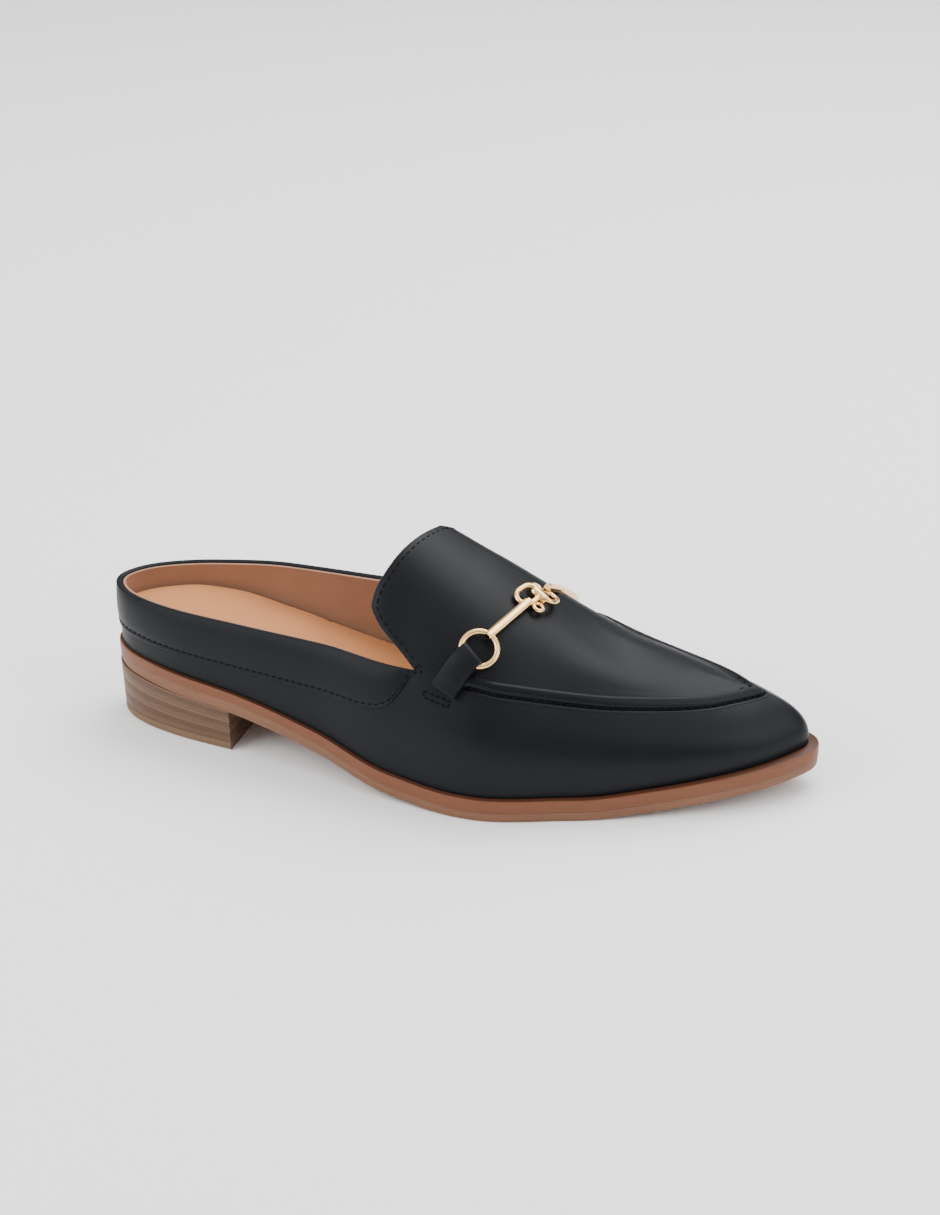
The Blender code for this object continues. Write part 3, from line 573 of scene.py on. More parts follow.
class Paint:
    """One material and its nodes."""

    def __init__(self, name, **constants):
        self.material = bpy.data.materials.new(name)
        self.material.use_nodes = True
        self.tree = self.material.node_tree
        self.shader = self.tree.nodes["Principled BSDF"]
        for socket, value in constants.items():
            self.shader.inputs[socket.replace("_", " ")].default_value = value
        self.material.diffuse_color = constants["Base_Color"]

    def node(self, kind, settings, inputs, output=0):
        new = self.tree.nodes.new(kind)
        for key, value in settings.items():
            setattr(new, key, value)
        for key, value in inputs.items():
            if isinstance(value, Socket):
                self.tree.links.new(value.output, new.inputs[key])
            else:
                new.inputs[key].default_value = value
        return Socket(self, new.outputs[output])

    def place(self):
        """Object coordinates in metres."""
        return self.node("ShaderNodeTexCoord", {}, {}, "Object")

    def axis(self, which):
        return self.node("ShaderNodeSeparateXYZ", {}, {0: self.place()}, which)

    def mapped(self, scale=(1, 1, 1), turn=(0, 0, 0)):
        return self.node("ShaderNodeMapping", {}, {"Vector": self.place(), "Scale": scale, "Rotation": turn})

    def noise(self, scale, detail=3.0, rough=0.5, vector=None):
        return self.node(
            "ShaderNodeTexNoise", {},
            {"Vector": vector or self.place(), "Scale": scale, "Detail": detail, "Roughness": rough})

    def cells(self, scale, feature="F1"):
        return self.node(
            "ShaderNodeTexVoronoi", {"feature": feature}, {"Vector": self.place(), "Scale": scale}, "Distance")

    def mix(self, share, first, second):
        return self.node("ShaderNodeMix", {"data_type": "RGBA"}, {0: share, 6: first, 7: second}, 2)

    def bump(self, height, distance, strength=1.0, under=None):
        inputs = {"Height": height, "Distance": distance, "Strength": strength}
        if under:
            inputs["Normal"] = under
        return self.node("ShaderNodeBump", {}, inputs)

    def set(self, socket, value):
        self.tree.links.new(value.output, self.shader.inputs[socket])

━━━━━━

Please quote the data above in full, with no line missing.

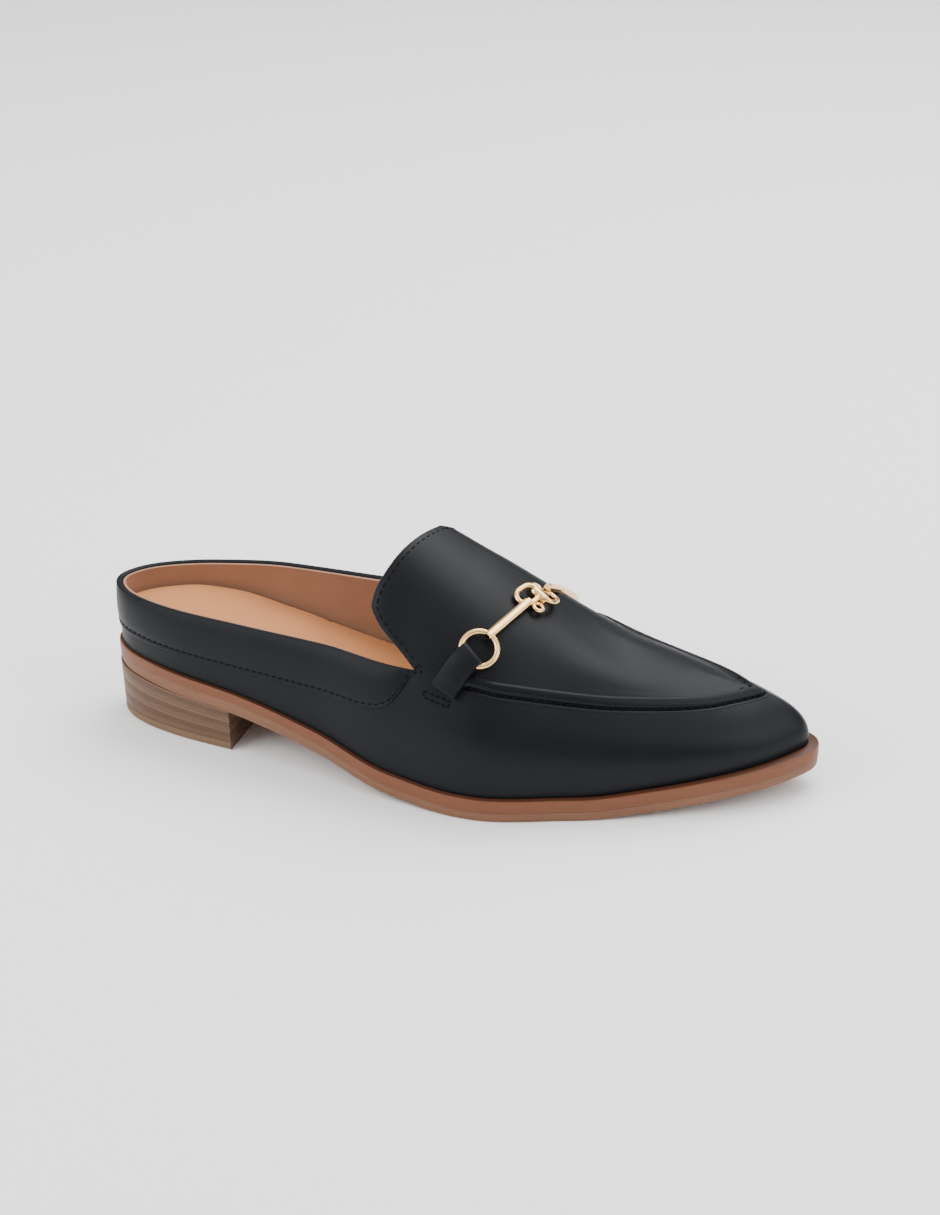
The Blender code for this object continues. Write part 3, from line 573 of scene.py on. More parts follow.
class Paint:
    """One material and its nodes."""

    def __init__(self, name, **constants):
        self.material = bpy.data.materials.new(name)
        self.material.use_nodes = True
        self.tree = self.material.node_tree
        self.shader = self.tree.nodes["Principled BSDF"]
        for socket, value in constants.items():
            self.shader.inputs[socket.replace("_", " ")].default_value = value
        self.material.diffuse_color = constants["Base_Color"]

    def node(self, kind, settings, inputs, output=0):
        new = self.tree.nodes.new(kind)
        for key, value in settings.items():
            setattr(new, key, value)
        for key, value in inputs.items():
            if isinstance(value, Socket):
                self.tree.links.new(value.output, new.inputs[key])
            else:
                new.inputs[key].default_value = value
        return Socket(self, new.outputs[output])

    def place(self):
        """Object coordinates in metres."""
        return self.node("ShaderNodeTexCoord", {}, {}, "Object")

    def axis(self, which):
        return self.node("ShaderNodeSeparateXYZ", {}, {0: self.place()}, which)

    def mapped(self, scale=(1, 1, 1), turn=(0, 0, 0)):
        return self.node("ShaderNodeMapping", {}, {"Vector": self.place(), "Scale": scale, "Rotation": turn})

    def noise(self, scale, detail=3.0, rough=0.5, vector=None):
        return self.node(
            "ShaderNodeTexNoise", {},
            {"Vector": vector or self.place(), "Scale": scale, "Detail": detail, "Roughness": rough})

    def cells(self, scale, feature="F1"):
        return self.node(
            "ShaderNodeTexVoronoi", {"feature": feature}, {"Vector": self.place(), "Scale": scale}, "Distance")

    def mix(self, share, first, second):
        return self.node("ShaderNodeMix", {"data_type": "RGBA"}, {0: share, 6: first, 7: second}, 2)

    def bump(self, height, distance, strength=1.0, under=None):
        inputs = {"Height": height, "Distance": distance, "Strength": strength}
        if under:
            inputs["Normal"] = under
        return self.node("ShaderNodeBump", {}, inputs)

    def set(self, socket, value):
        self.tree.links.new(value.output, self.shader.inputs[socket])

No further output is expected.